On the batteries, PLEASE remember never to put lithium batteries in your luggage. Carryon only.

Ladies, do not bring the following: makeup, hair dryer, etc. Nothing looks so ridiculous as a thickly made-up woman on a bush flight to the outback. I sat behind one and, well. Don't do that. No baboon is going to compliment you on your fifty-dollar Chanel lipstick color.

Guides out here have told me that they know right away who is going to do well in the bush. Those who bring things that have to be plugged in (other than a phone or laptop, that is) are laughed at for good reason. You don't want guides making fun of you, albeit you will never know it. They respect folks who show up prepared, ready to go and not lugging around electronics they expect to plug into a baobab tree.

That goes double for cologne for both sexes. Ditch it. If you must, bring something like a strong essential oil that you can tap under your noise in case you come upon lions eating a kill. The stink is brutal, but you don't want to miss that chance for a photo op because your delicate vegetarian stomach can't stomach the smell (this from personal experience with an overly-sensitive tourist). Eucalyptus works for me.

Breakfast and sunrise at Lenmala Mpingo Ridge Julia Hubbel

Always bring your prescriptions in your carryon, as well as a list of them in case one or more goes missing. Always make copies of your credit cards and passport and put them in another spot away from your wallet but not easily accessed.
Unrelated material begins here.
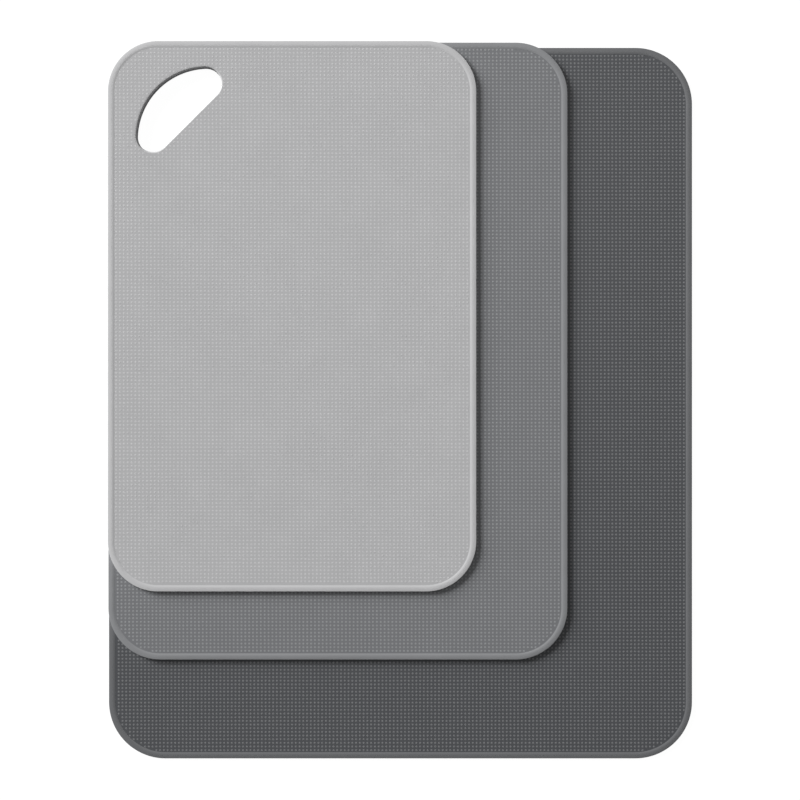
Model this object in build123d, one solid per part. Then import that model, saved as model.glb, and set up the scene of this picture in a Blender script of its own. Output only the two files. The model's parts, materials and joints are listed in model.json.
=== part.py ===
from build123d import *
import os

# A nested set of three flexible cutting mats, lying flat on each other with their left
# edges flush. Each mat is one moulded sheet: a thin field inside a raised rim. One
# D-shaped hanging hole runs through all three near the upper left corner.
# Millimetres. The origin is the middle of the set's footprint, on the surface that it
# lies on. +Y runs along the long sides to the end with the hole, and +Z is up.
#
# A real sheet bends anywhere. Here each one is divided along a few straight bend lines
# into strips that hinge on their upper edges, so that its sides can curl upwards.

# Outlines of the three mats
small_width = 201.5
small_length = 301.0
small_corner_radius = 27.5
medium_width = 251.5
medium_length = 338.0
medium_corner_radius = 28.4
large_width = 320.0
large_length = 390.0
large_corner_radius = 31.0

# How far the top edges of the two lower mats lie below the small mat's top edge
medium_top_step = 0.5
large_top_step = 3.0

# Section that all three sheets share: flat underside, thin field, raised rim with a
# narrow flat land on top
sheet_thickness = 2.0
rim_width = 3.4
rim_height = 0.15
rim_slope_width = 1.2
rim_edge_radius = 0.8
underside_edge_radius = 0.4

# Hanging hole: a shallow arc over a straight side, with rounded corners. The straight
# side runs from lower left to upper right.
hole_width = 25.4
hole_arc_radius = 38.8
hole_corner_radius = 8.7
hole_edge_radius = 0.5
hole_from_left = 36.0
hole_from_top = 34.6
hole_turn_degrees = 45.0

# Bend lines: how many each curling side has, how far from the hole the small mat starts to
# bend, how far a lower mat's bends start from the edge of the mat that lies on it, and the
# share of its exposed side that they take up
bends_per_side = 8
hole_to_bend = 9.0
cover_to_bend = 2.0
exposed_bend_share = 0.5

# How far every cut runs past what it cuts
overrun = 5.0

# Levels of the sheets in the stack, from the surface up
large_level = 0
medium_level = 1
small_level = 2

# Footprint of the stack
stack_length = large_length + large_top_step
stack_height = (small_level + 1) * sheet_thickness
stack_left = -large_width / 2
stack_top = stack_length / 2


def rounded_outline(width, length, corner_radius, inset):
    """Outline of a sheet, drawn in from its edge by the inset."""
    return RectangleRounded(width - 2 * inset, length - 2 * inset, corner_radius - inset)


def sheet_blank(width, length, corner_radius):
    """The sheet before its field is sunk, with its outer edges rounded."""
    blank = extrude(rounded_outline(width, length, corner_radius, 0), sheet_thickness)
    blank = fillet(blank.edges().group_by(Axis.Z)[-1], rim_edge_radius)
    return fillet(blank.edges().group_by(Axis.Z)[0], underside_edge_radius)


def field_recess(width, length, corner_radius):
    """The space over the field: it widens up the rim's inner slope to the rim's land."""
    floor = rounded_outline(width, length, corner_radius, rim_width)
    mouth = rounded_outline(width, length, corner_radius, rim_width - rim_slope_width)
    mouth = Pos(0, 0, rim_height) * mouth
    recess = loft([floor, mouth], ruled=True) + extrude(mouth, overrun)
    return Pos(0, 0, sheet_thickness - rim_height) * recess


def hole_outline():
    """The D of the hanging hole about its own middle, its straight side parallel to X."""
    arc = Pos(0, hole_width / 2 - hole_arc_radius) * Circle(hole_arc_radius)
    size = 2 * hole_arc_radius
    above = Rectangle(size, size, align=(Align.CENTER, Align.MIN))
    shape = arc & (Pos(0, -hole_width / 2) * above)
    return fillet(shape.vertices(), hole_corner_radius)


def hole_cutter():
    """The hanging hole through the whole stack, where it lies."""
    at = Pos(stack_left + hole_from_left, stack_top - hole_from_top, -overrun)
    depth = stack_height + 2 * overrun
    return at * Rot(0, 0, hole_turn_degrees) * extrude(hole_outline(), depth)


def hole_edges(sheet):
    """The edges of the hole in the sheet's two broad faces, its field and its underside."""
    broad_faces = sheet.faces().sort_by(SortBy.AREA)[-2:]
    wires = [wire for face in broad_faces for wire in face.inner_wires()]
    return [edge for wire in wires for edge in wire.edges()]


def sheet(width, length, corner_radius, top_step, level):
    """One whole moulded sheet where it lies in the stack."""
    centre_x = stack_left + width / 2
    centre_y = stack_top - top_step - length / 2
    moulding = sheet_blank(width, length, corner_radius)
    moulding -= field_recess(width, length, corner_radius)
    moulding = Pos(centre_x, centre_y, level * sheet_thickness) * moulding
    moulding -= hole_cutter()
    return fillet(hole_edges(moulding), hole_edge_radius)


def both_sides_bend_lines(width):
    """Bend lines of a sheet that curls up at both sides, alike about its middle. Its outer
    strips are just wide enough to hold the hanging hole whole."""
    side_width = hole_cutter().bounding_box().max.X - stack_left + hole_to_bend
    strip_width = (width - 2 * side_width) / (2 * bends_per_side - 1)
    first = stack_left + side_width
    return [first + i * strip_width for i in range(2 * bends_per_side)]


def right_side_bend_lines(width, cover_width):
    """Bend lines of the exposed right side of a sheet, clear of the mat that covers it. The
    first lies half a strip inside the stretch that bends."""
    strip_width = exposed_bend_share * (width - cover_width) / bends_per_side
    start = stack_left + cover_width + cover_to_bend
    return [start + (i + 0.5) * strip_width for i in range(bends_per_side)]


def slab(left, right):
    """All the space of the stack between two values of X."""
    depth = stack_length + 2 * overrun
    height = stack_height + 2 * overrun
    return Pos((left + right) / 2, 0, 0) * Box(right - left, depth, 2 * height)


def strips(whole, lines):
    """A sheet divided along its bend lines, from left to right."""
    bounds = [stack_left - overrun, *lines, -stack_left + overrun]
    return [whole & slab(left, right) for left, right in zip(bounds, bounds[1:])]


def side_names(mat, side):
    """Names of the strips of one curling side, from the flat part outwards."""
    bends = [f"{mat}_{side}_bend_{i}" for i in range(1, bends_per_side)]
    return [*bends, f"{mat}_{side}_side"]


def small_mat():
    """The small mat on top, whose two long sides curl up into a chute."""
    whole = sheet(small_width, small_length, small_corner_radius, 0, small_level)
    lines = both_sides_bend_lines(small_width)
    left_names = side_names("small_mat", "left")[::-1]
    names = [*left_names, "small_mat_middle", *side_names("small_mat", "right")]
    return dict(zip(names, strips(whole, lines)))


def medium_mat():
    """The medium mat, whose exposed right side curls up."""
    whole = sheet(
        medium_width, medium_length, medium_corner_radius, medium_top_step, medium_level
    )
    lines = right_side_bend_lines(medium_width, small_width)
    names = ["medium_mat_main", *side_names("medium_mat", "right")]
    return dict(zip(names, strips(whole, lines)))


def large_mat():
    """The large mat at the bottom of the stack, whose exposed right side curls up."""
    whole = sheet(large_width, large_length, large_corner_radius, large_top_step, large_level)
    lines = right_side_bend_lines(large_width, medium_width)
    names = ["large_mat_main", *side_names("large_mat", "right")]
    return dict(zip(names, strips(whole, lines)))


os.makedirs("parts", exist_ok=True)
for nodes in (large_mat(), medium_mat(), small_mat()):
    for node, shape in nodes.items():
        export_step(shape, f"parts/{node}.step")
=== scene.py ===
"""Dresses a nested set of three flexible cutting mats around its packed model.

Each mat is made anew from its packed outline and hinges: one moulded sheet with a low domed rim, a
field of small round nubs and a D-shaped hanging hole. The sheet is in stiff ends, which ride on
their bodies, and narrow folds, one across each hinge.
"""

import json
import math
from types import SimpleNamespace

import bpy
import numpy as np
from bpy.props import (
    FloatProperty,
    FloatVectorProperty,
    IntVectorProperty,
    PointerProperty,
)
from mathutils.geometry import tessellate_polygon
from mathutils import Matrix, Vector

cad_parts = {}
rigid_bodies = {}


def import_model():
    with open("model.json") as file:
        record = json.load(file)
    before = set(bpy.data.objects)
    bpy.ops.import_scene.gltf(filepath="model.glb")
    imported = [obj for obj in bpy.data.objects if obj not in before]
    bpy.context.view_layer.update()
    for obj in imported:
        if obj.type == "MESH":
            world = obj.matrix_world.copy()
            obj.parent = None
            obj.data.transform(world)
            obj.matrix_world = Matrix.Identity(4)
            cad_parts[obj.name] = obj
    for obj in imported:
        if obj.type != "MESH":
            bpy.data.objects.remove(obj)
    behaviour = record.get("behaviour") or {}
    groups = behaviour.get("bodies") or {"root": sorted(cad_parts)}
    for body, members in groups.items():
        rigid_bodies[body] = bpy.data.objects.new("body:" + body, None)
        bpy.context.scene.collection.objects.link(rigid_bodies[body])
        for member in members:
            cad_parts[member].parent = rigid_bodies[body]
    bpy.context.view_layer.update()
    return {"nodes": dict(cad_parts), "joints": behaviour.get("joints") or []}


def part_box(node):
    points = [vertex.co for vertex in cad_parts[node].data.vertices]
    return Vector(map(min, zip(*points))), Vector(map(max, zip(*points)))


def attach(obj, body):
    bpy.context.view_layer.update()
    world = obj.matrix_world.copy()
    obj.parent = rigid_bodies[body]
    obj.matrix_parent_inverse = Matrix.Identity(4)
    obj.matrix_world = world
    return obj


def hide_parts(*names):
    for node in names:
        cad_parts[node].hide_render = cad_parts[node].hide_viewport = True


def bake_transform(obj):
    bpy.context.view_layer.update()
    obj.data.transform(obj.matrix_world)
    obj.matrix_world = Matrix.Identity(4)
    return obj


bl_info = {
    "name": "Nested flexible cutting mats",
    "version": (1, 0, 0),
    "blender": (4, 5, 0),
    "location": "3D View > Sidebar > Cutting mats",
    "description": "Sheets, nubs, finishes and studio of a nested set of three cutting mats",
    "category": "Object",
}

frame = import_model()

# From the top of the stack down, in the order of every setting that has three values
MATS = ("small_mat", "medium_mat", "large_mat")
SLOTS = ("light_grey_mat", "mid_grey_mat", "dark_grey_mat")

MM = 0.001
CORNER_STEPS = 26  # steps round each outer corner
EDGE_STEPS = 5  # steps round each rounded edge of the section
RIM_STEPS = 7  # steps up and again down each of the rim's slopes
FOLD_STEPS = 6  # steps across each fold
FOLD_CLEARANCE = 1.25  # a fold's hollow underneath, as a share of what its bend presses down
HOLE_ARC_STEPS = 30  # steps along the hole's long arc
HOLE_CORNER_STEPS = 16  # steps round each of the hole's corners
NUB_SIDES = 8
NUBS_PER_PIECE = 7000  # keeps a piece under 200,000 triangles
GUARD = 0.4 * MM  # flat band round each broad face, which keeps its shading flat
NUB_SINK = 0.01 * MM  # how far a nub's foot lies under the field
SHARP_ANGLE = math.radians(30)
LEVEL_TOLERANCE = 1e-8  # how near to the field's level a point on the field lies
CLOUD_SIZE = 18 * MM  # width of the flow marks in the plastic
CLOUD_DEPTH = 0.05  # share by which they lighten and darken its colour
GLOSS_SPREAD = 0.05  # how far the roughness goes to either side of its mean
SATIN_RELIEF = 0.005 * MM  # depth of the grain that a polished mould leaves
ETCHED_RELIEF = 0.02 * MM  # depth of the grain that an etched mould leaves
FLOOR_REACH = 3.0  # from the floor's middle to its sides
FLOOR_LEVEL = -0.2 * MM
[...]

the author and Lemala Ewanjan Camp crew Julia Hubbel

And speaking of a wallet, one more thing. I do not care that I look like I have a very weird shaped chest when I wear a wallet around my neck. I have never had it lifted off my person. Only once, in Amsterdam did a heavily-armored woman demand to know what the hell I had in there. Money, passports, essential paperwork, but to her, I guess a 67 yo woman looked like a threat.

Oh, and one more thing to my one more thing. For some reason I decided to try taping my money to my ankles with duct tape. The TSA folks in Frankfurt decided I was a terrorist, insisted on nearly doing a cavity check, even though I had told them precisely how much I had, they validated that, and of course, there was nothing but nothing dangerous in anything I had with me. That didn't prevent one young man from insisting I had a knife, and wasting forty-five minutes of my time to end up looking like a royal horse's ass in the process.
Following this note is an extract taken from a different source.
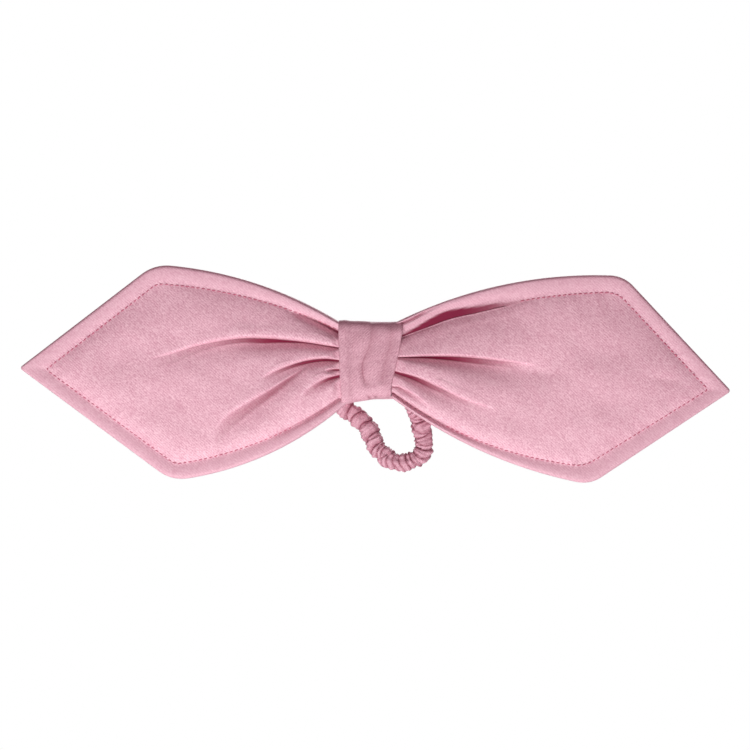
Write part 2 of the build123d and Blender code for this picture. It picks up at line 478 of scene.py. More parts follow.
@dataclass(frozen=True)
class Satin:
    """Matt-backed satin with a fine diagonal twill in its surface."""

    name: str = "pink_satin"
    colour: Colour = (0.975, 0.655, 0.735)
    shade: Colour = (0.715, 0.355, 0.455)
    hem_colour: Colour = (0.800, 0.492, 0.576)
    # Painted shade: a dark deep pink that stands for the shade inside creases.
    fold_colour: Colour = (0.235, 0.012, 0.050)
    twill_pitch: float = 0.85
    twill_lean: float = -48.0
    twill_depth: float = 0.12
    slub_size: float = 5.0
    roughness: float = 0.56
    sheen: float = 0.12
    sheen_tint: Colour = (1.0, 0.82, 0.88)
    ridge_share: float = 0.17
    wander_share: float = 0.9
    weave_level: float = 0.90
    weave_contrast: float = 2.1
    slub_share: float = 0.42
    hem_share: float = 0.45

    def make(self) -> Material:
        """Build the cloth: twill ridges, crossing threads and slubs, with an evener hem and painted shade
        in its creases.

        Returns:
            The material.
        """
        sheet = NodeSheet(self.name)
        place = sheet.attribute("cloth").outputs["Vector"]
        turned = sheet.turned(place, math.radians(self.twill_lean))
        wander = sheet.noise(place, 1.9, 2.0)
        wavering = {"Distortion": 0.9, "Detail": 1.0, "Detail Scale": 1.6}
        ridges = sheet.bands(turned, self.twill_pitch, wavering)
        along_threads = {"Vector": turned, "Scale": (2.2, 0.5, 1.0)}
        stretched = sheet.add("ShaderNodeMapping", along_threads).outputs[0]
        threads = sheet.noise(stretched, 1.3, 3.0)
        slubs = sheet.noise(place, 1.0 / self.slub_size, 4.0)
        weave = sheet.maths("ADD", sheet.maths("MULTIPLY", ridges, self.ridge_share), threads)
        weave = sheet.maths("ADD", weave, sheet.maths("MULTIPLY", wander, self.wander_share))
        tone = sheet.maths("SUBTRACT", weave, self.weave_level)
        tone = sheet.maths("MULTIPLY", tone, self.weave_contrast)
        tone = sheet.maths("ADD", tone, sheet.maths("MULTIPLY", slubs, self.slub_share))
        tone.node.use_clamp = True
        hem = sheet.maths("MULTIPLY", sheet.attribute("hem").outputs["Fac"], self.hem_share)
        edged = sheet.mix(hem, sheet.mix(tone, self.shade, self.colour), self.hem_colour)
        # Painted shade: the fold attribute mixes the dark crease colour in where creases lie in shade.
        colour = sheet.mix(sheet.attribute("fold").outputs["Fac"], edged, self.fold_colour)
        rough = sheet.maths("ADD", sheet.maths("MULTIPLY", threads, 0.14), self.roughness - 0.07)
        bump = sheet.bump(weave, 0.55, self.twill_depth)
        sheet.set_shader(Base_Color=colour, Roughness=rough, Normal=bump, Specular_IOR_Level=0.28)
        sheet.set_shader(Sheen_Weight=self.sheen, Sheen_Roughness=0.4, Sheen_Tint=rgba(self.sheen_tint))
        return sheet.material


@dataclass(frozen=True)
class SewingThread:
    """Twisted polyester thread, deeper in colour than the cloth."""

    name: str = "pink_thread"
    colour: Colour = (0.480, 0.050, 0.130)
    light: Colour = (0.700, 0.190, 0.300)
    ply_pitch: float = 0.35
    ply_lean: float = 0.7

    def make(self) -> Material:
        """Build the thread with the slanted plies of its twist.

        Returns:
            The material.
        """
        sheet = NodeSheet(self.name)
        place = sheet.attribute("cloth").outputs["Vector"]
        plies = sheet.bands(sheet.turned(place, self.ply_lean), self.ply_pitch, {"Distortion": 0.4})
        colour = sheet.mix(plies, self.colour, self.light)
        sheet.set_shader(Base_Color=colour, Normal=sheet.bump(plies, 0.5, 0.05))
        sheet.set_shader(Roughness=0.42, Specular_IOR_Level=0.4)
        return sheet.material


@dataclass(frozen=True)
class Elastic:
    """Braided elastic cord: pale threads crossing over a rubber core."""

    name: str = "braided_elastic"
    colour: Colour = (0.74, 0.70, 0.66)
    shade: Colour = (0.42, 0.38, 0.35)
    braid_pitch: float = 0.9
    braid_lean: float = 0.8

    def make(self) -> Material:
        """Build the braid from two slanted sets of threads.

        Returns:
            The material.
        """
        sheet = NodeSheet(self.name)
        place = sheet.attribute("cloth").outputs["Vector"]
        turned = [sheet.turned(place, lean) for lean in (self.braid_lean, -self.braid_lean)]
        braid = sheet.maths("MULTIPLY", *(sheet.bands(way, self.braid_pitch) for way in turned))
        colour = sheet.mix(braid, self.shade, self.colour)
        sheet.set_shader(Base_Color=colour, Normal=sheet.bump(braid, 0.7, 0.2), Roughness=0.6)
        return sheet.material


@dataclass(frozen=True)
class Interlining:
    """Bonded white stiffening: short fibres pressed into a sheet."""

    name: str = "bonded_interlining"
    colour: Colour = (0.83, 0.80, 0.80)
    shade: Colour = (0.62, 0.58, 0.59)

    def make(self) -> Material:
        """Build the fibre mat.

        Returns:
            The material.
        """
        sheet = NodeSheet(self.name)
        place = sheet.add("ShaderNodeTexCoord").outputs["Object"]
        fibres = sheet.noise(place, 900.0, 5.0, Distortion=2.5)
        colour = sheet.mix(fibres, self.shade, self.colour)
        sheet.set_shader(Base_Color=colour, Normal=sheet.bump(fibres, 0.6, 0.1), Roughness=0.9)
        return sheet.material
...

Ah, the fun of international travel.

But think of the stories. Again, if you have more questions, fire away. Happy to help all I can. Above all, get out there. Get going. Pack up and just GO. This high season is booked crazy, but late fall (our fall) has openings, then it locks back up from December forwards. Then April and May, when I will most likely be back, it opens up again.

When will you be here to take home your amazing stories?